Even with these headwinds, New York City’s restaurant industry has flourished overall. Some factors, like the rising minimum wage, affect all restaurants, though restaurateurs pursue a number of adaptation strategies. The healthy overall state of the industry as indicated by its impressive growth in recent years shows that most restaurants have found effective ways to adapt to the rise in the minimum wage. In part, this has been accomplished by slight restaurant price increases, averaging less than three percent a year since the minimum wage started to rise. The clear uptick in restaurant prices compared to the five years before 2014 shows that many restaurateurs have been modestly marking up menu prices.

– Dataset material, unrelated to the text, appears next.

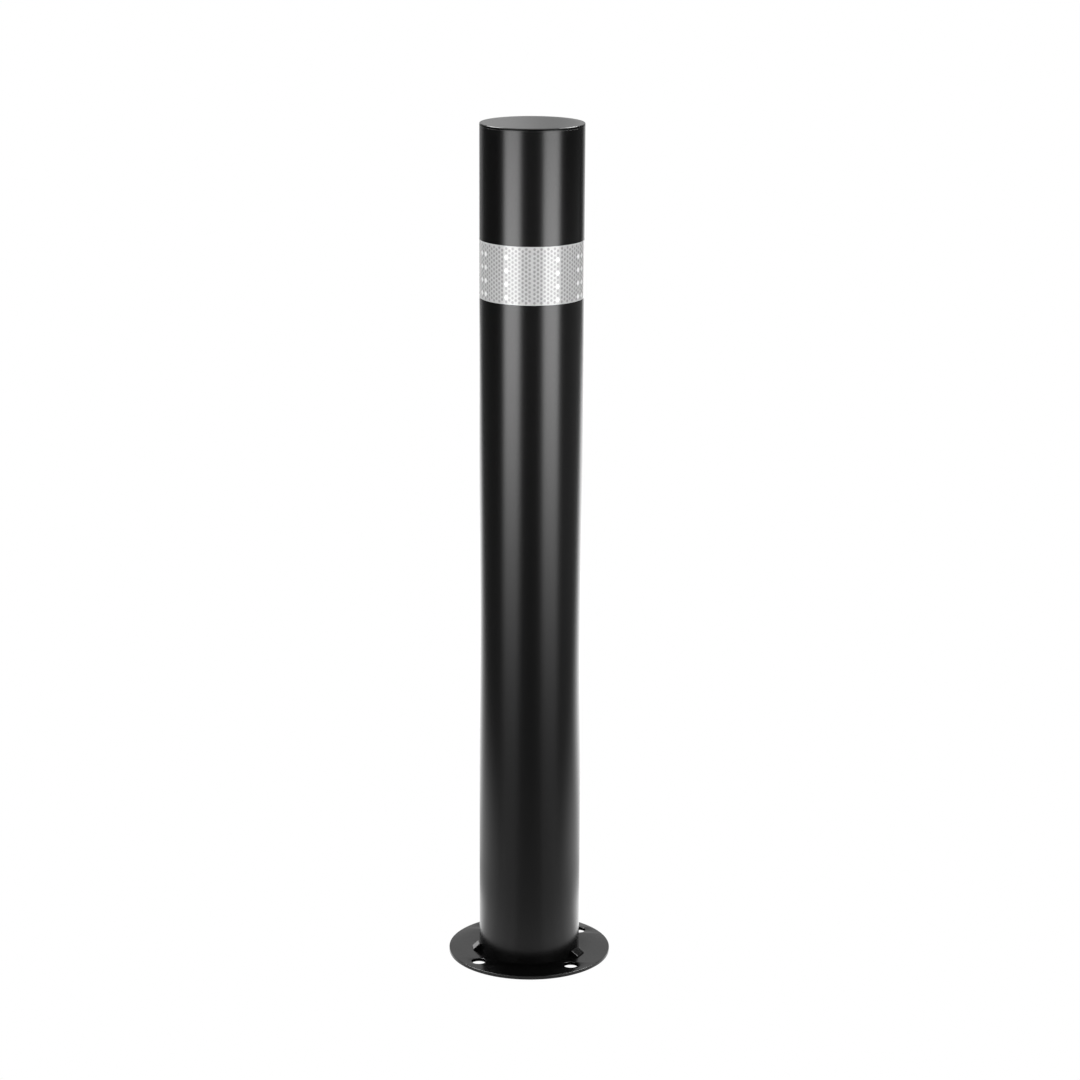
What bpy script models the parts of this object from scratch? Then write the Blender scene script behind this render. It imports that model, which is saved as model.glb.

This report shows that the strength of the restaurant industry’s sustained growth provides support for New York to eliminate its subminimum wage for tipped workers. Under current law, restaurant owners are permitted to pay tipped workers a lower cash wage than the overall State minimum wage, provided that tips received by such tipped workers bring the total earnings for each worker to the statutory minimum wage level.

Seven states, among them California, Minnesota, Oregon, and Washington, require restaurants and other employers of tipped workers to pay their workers the State minimum wage. Restaurants in these states have been thriving and there is no evidence that the absence of a lower tipped-credit wage harms the industry overall or lessens tips for affected workers. Moreover, compelling research shows that New York State should end the subminimum wage for tipped workers, who are more vulnerable to sexual harassment and wage theft and suffer higher rates of poverty and hardship than those in states where the subminimum wage has been eliminated.